## REQUIREMENT
Print, exactly and completely, every entry in the data.

(Modeling code records)
Begin

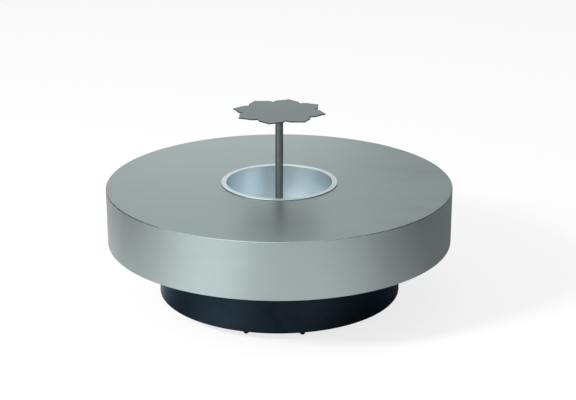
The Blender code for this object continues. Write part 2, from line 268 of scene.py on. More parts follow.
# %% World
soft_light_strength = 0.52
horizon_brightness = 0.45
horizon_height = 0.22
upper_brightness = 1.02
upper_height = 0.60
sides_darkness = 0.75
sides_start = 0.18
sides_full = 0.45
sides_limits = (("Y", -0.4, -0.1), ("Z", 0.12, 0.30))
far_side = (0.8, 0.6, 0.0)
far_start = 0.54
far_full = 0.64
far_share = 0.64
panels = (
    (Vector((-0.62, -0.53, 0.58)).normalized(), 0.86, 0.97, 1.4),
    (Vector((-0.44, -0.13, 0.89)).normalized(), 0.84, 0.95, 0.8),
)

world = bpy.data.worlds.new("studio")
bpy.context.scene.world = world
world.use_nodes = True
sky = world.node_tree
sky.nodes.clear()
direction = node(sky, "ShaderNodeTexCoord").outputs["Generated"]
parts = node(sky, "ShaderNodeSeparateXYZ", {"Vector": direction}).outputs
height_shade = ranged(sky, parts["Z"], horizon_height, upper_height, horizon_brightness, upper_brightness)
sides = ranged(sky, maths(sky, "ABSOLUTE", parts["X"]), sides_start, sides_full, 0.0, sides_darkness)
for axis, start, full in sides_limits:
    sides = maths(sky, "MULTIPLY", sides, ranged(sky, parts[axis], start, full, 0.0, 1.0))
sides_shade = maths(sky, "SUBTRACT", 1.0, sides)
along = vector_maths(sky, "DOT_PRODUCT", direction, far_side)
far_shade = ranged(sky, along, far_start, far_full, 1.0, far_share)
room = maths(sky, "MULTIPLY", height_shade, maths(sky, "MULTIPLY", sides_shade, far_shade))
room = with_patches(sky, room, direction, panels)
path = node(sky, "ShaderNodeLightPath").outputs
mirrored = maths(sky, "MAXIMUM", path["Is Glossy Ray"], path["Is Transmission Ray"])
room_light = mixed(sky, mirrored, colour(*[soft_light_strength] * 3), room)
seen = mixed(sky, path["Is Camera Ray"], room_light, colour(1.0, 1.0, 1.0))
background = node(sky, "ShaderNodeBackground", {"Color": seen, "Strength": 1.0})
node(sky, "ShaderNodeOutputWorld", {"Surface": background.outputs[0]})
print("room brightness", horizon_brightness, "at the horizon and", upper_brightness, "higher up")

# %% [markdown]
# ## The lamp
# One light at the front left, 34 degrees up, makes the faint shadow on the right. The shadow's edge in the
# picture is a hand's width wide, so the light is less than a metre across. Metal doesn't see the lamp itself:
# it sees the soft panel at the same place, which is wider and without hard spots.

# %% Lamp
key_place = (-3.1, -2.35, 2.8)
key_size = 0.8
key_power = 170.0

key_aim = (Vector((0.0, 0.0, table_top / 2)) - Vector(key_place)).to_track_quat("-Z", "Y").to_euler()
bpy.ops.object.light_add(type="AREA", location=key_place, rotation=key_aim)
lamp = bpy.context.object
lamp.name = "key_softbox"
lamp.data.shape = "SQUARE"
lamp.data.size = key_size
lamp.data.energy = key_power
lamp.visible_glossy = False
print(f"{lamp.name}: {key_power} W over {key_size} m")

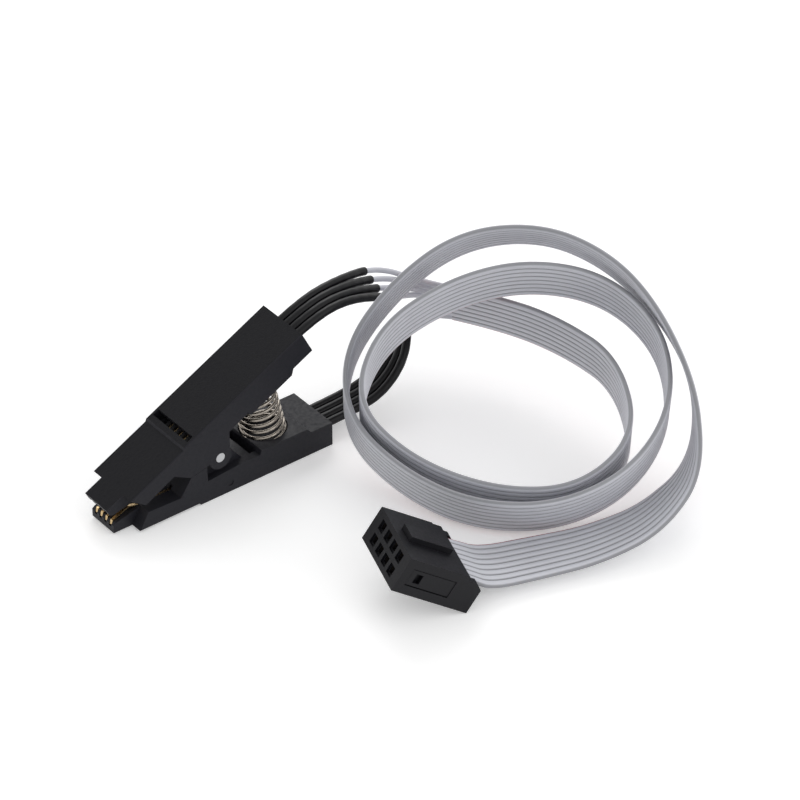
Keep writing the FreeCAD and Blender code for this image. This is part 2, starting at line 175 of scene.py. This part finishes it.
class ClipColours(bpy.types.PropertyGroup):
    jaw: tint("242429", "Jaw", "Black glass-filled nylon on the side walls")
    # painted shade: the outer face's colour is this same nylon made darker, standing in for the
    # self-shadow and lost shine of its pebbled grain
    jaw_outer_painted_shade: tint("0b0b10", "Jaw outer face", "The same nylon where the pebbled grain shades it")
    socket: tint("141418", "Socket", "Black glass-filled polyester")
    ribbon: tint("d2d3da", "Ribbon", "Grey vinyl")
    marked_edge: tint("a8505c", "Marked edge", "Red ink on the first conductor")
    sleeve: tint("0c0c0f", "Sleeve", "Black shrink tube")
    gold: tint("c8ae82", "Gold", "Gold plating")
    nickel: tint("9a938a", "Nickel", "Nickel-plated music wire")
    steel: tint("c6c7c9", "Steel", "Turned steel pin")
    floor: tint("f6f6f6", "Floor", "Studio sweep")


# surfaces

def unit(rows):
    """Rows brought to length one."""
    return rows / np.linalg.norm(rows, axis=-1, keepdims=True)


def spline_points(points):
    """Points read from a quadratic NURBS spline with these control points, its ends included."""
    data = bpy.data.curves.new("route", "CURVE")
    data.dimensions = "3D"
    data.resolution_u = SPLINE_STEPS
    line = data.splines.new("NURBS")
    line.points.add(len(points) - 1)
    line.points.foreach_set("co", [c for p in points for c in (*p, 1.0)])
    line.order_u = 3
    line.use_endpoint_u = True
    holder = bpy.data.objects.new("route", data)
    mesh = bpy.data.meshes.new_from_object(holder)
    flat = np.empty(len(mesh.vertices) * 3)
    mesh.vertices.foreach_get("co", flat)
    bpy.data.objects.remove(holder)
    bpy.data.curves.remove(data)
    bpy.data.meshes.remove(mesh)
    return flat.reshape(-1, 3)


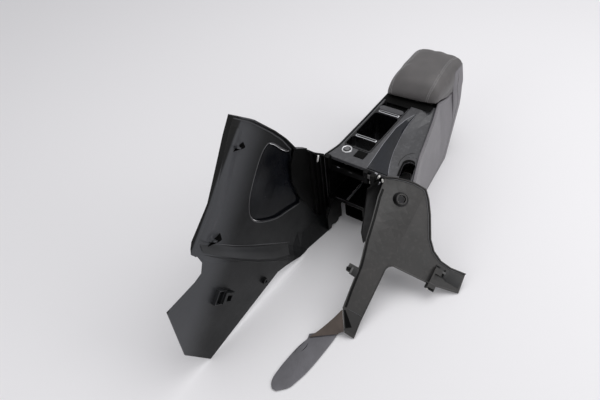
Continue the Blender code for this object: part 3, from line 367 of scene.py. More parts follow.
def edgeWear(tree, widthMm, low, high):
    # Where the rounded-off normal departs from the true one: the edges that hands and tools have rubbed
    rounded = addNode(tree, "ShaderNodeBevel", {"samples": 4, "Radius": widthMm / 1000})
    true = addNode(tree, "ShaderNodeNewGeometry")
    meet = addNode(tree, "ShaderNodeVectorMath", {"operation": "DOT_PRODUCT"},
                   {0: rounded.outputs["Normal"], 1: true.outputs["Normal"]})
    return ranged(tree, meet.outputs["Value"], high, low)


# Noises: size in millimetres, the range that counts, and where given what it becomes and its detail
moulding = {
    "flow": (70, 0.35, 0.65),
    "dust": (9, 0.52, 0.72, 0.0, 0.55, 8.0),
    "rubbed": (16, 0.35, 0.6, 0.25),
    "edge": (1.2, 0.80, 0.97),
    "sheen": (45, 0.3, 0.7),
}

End

## RESULT
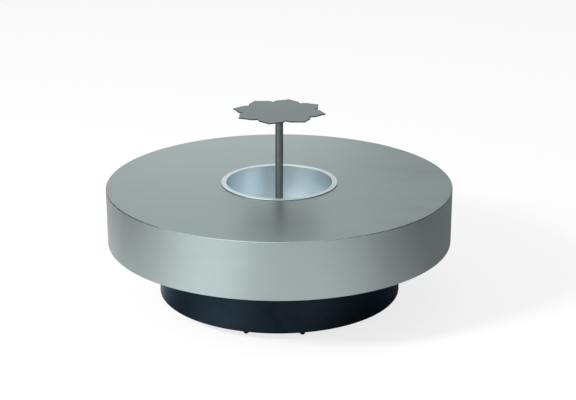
The Blender code for this object continues. Write part 2, from line 268 of scene.py on. More parts follow.
# %% World
soft_light_strength = 0.52
horizon_brightness = 0.45
horizon_height = 0.22
upper_brightness = 1.02
upper_height = 0.60
sides_darkness = 0.75
sides_start = 0.18
sides_full = 0.45
sides_limits = (("Y", -0.4, -0.1), ("Z", 0.12, 0.30))
far_side = (0.8, 0.6, 0.0)
far_start = 0.54
far_full = 0.64
far_share = 0.64
panels = (
    (Vector((-0.62, -0.53, 0.58)).normalized(), 0.86, 0.97, 1.4),
    (Vector((-0.44, -0.13, 0.89)).normalized(), 0.84, 0.95, 0.8),
)

world = bpy.data.worlds.new("studio")
bpy.context.scene.world = world
world.use_nodes = True
sky = world.node_tree
sky.nodes.clear()
direction = node(sky, "ShaderNodeTexCoord").outputs["Generated"]
parts = node(sky, "ShaderNodeSeparateXYZ", {"Vector": direction}).outputs
height_shade = ranged(sky, parts["Z"], horizon_height, upper_height, horizon_brightness, upper_brightness)
sides = ranged(sky, maths(sky, "ABSOLUTE", parts["X"]), sides_start, sides_full, 0.0, sides_darkness)
for axis, start, full in sides_limits:
    sides = maths(sky, "MULTIPLY", sides, ranged(sky, parts[axis], start, full, 0.0, 1.0))
sides_shade = maths(sky, "SUBTRACT", 1.0, sides)
along = vector_maths(sky, "DOT_PRODUCT", direction, far_side)
far_shade = ranged(sky, along, far_start, far_full, 1.0, far_share)
room = maths(sky, "MULTIPLY", height_shade, maths(sky, "MULTIPLY", sides_shade, far_shade))
room = with_patches(sky, room, direction, panels)
path = node(sky, "ShaderNodeLightPath").outputs
mirrored = maths(sky, "MAXIMUM", path["Is Glossy Ray"], path["Is Transmission Ray"])
room_light = mixed(sky, mirrored, colour(*[soft_light_strength] * 3), room)
seen = mixed(sky, path["Is Camera Ray"], room_light, colour(1.0, 1.0, 1.0))
background = node(sky, "ShaderNodeBackground", {"Color": seen, "Strength": 1.0})
node(sky, "ShaderNodeOutputWorld", {"Surface": background.outputs[0]})
print("room brightness", horizon_brightness, "at the horizon and", upper_brightness, "higher up")

# %% [markdown]
# ## The lamp
# One light at the front left, 34 degrees up, makes the faint shadow on the right. The shadow's edge in the
# picture is a hand's width wide, so the light is less than a metre across. Metal doesn't see the lamp itself:
# it sees the soft panel at the same place, which is wider and without hard spots.

# %% Lamp
key_place = (-3.1, -2.35, 2.8)
key_size = 0.8
key_power = 170.0

key_aim = (Vector((0.0, 0.0, table_top / 2)) - Vector(key_place)).to_track_quat("-Z", "Y").to_euler()
bpy.ops.object.light_add(type="AREA", location=key_place, rotation=key_aim)
lamp = bpy.context.object
lamp.name = "key_softbox"
lamp.data.shape = "SQUARE"
lamp.data.size = key_size
lamp.data.energy = key_power
lamp.visible_glossy = False
print(f"{lamp.name}: {key_power} W over {key_size} m")

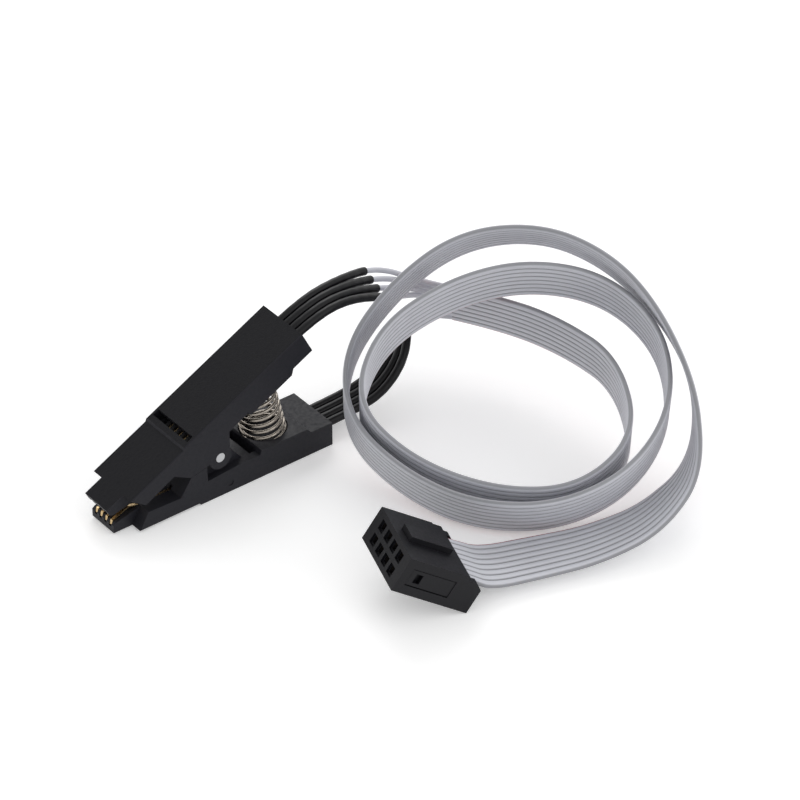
Keep writing the FreeCAD and Blender code for this image. This is part 2, starting at line 175 of scene.py. This part finishes it.
class ClipColours(bpy.types.PropertyGroup):
    jaw: tint("242429", "Jaw", "Black glass-filled nylon on the side walls")
    # painted shade: the outer face's colour is this same nylon made darker, standing in for the
    # self-shadow and lost shine of its pebbled grain
    jaw_outer_painted_shade: tint("0b0b10", "Jaw outer face", "The same nylon where the pebbled grain shades it")
    socket: tint("141418", "Socket", "Black glass-filled polyester")
    ribbon: tint("d2d3da", "Ribbon", "Grey vinyl")
    marked_edge: tint("a8505c", "Marked edge", "Red ink on the first conductor")
    sleeve: tint("0c0c0f", "Sleeve", "Black shrink tube")
    gold: tint("c8ae82", "Gold", "Gold plating")
    nickel: tint("9a938a", "Nickel", "Nickel-plated music wire")
    steel: tint("c6c7c9", "Steel", "Turned steel pin")
    floor: tint("f6f6f6", "Floor", "Studio sweep")


# surfaces

def unit(rows):
    """Rows brought to length one."""
    return rows / np.linalg.norm(rows, axis=-1, keepdims=True)


def spline_points(points):
    """Points read from a quadratic NURBS spline with these control points, its ends included."""
    data = bpy.data.curves.new("route", "CURVE")
    data.dimensions = "3D"
    data.resolution_u = SPLINE_STEPS
    line = data.splines.new("NURBS")
    line.points.add(len(points) - 1)
    line.points.foreach_set("co", [c for p in points for c in (*p, 1.0)])
    line.order_u = 3
    line.use_endpoint_u = True
    holder = bpy.data.objects.new("route", data)
    mesh = bpy.data.meshes.new_from_object(holder)
    flat = np.empty(len(mesh.vertices) * 3)
    mesh.vertices.foreach_get("co", flat)
    bpy.data.objects.remove(holder)
    bpy.data.curves.remove(data)
    bpy.data.meshes.remove(mesh)
    return flat.reshape(-1, 3)


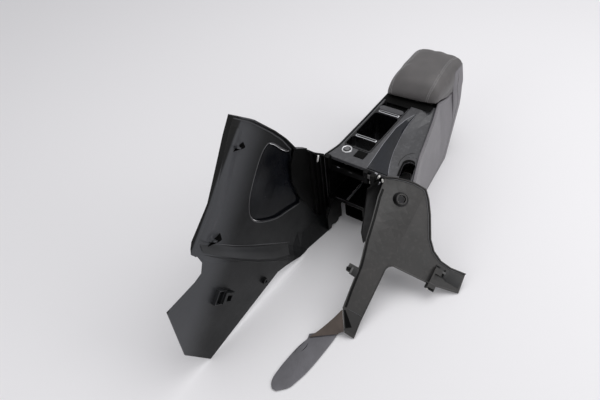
Continue the Blender code for this object: part 3, from line 367 of scene.py. More parts follow.
def edgeWear(tree, widthMm, low, high):
    # Where the rounded-off normal departs from the true one: the edges that hands and tools have rubbed
    rounded = addNode(tree, "ShaderNodeBevel", {"samples": 4, "Radius": widthMm / 1000})
    true = addNode(tree, "ShaderNodeNewGeometry")
    meet = addNode(tree, "ShaderNodeVectorMath", {"operation": "DOT_PRODUCT"},
                   {0: rounded.outputs["Normal"], 1: true.outputs["Normal"]})
    return ranged(tree, meet.outputs["Value"], high, low)


# Noises: size in millimetres, the range that counts, and where given what it becomes and its detail
moulding = {
    "flow": (70, 0.35, 0.65),
    "dust": (9, 0.52, 0.72, 0.0, 0.55, 8.0),
    "rubbed": (16, 0.35, 0.6, 0.25),
    "edge": (1.2, 0.80, 0.97),
    "sheen": (45, 0.3, 0.7),
}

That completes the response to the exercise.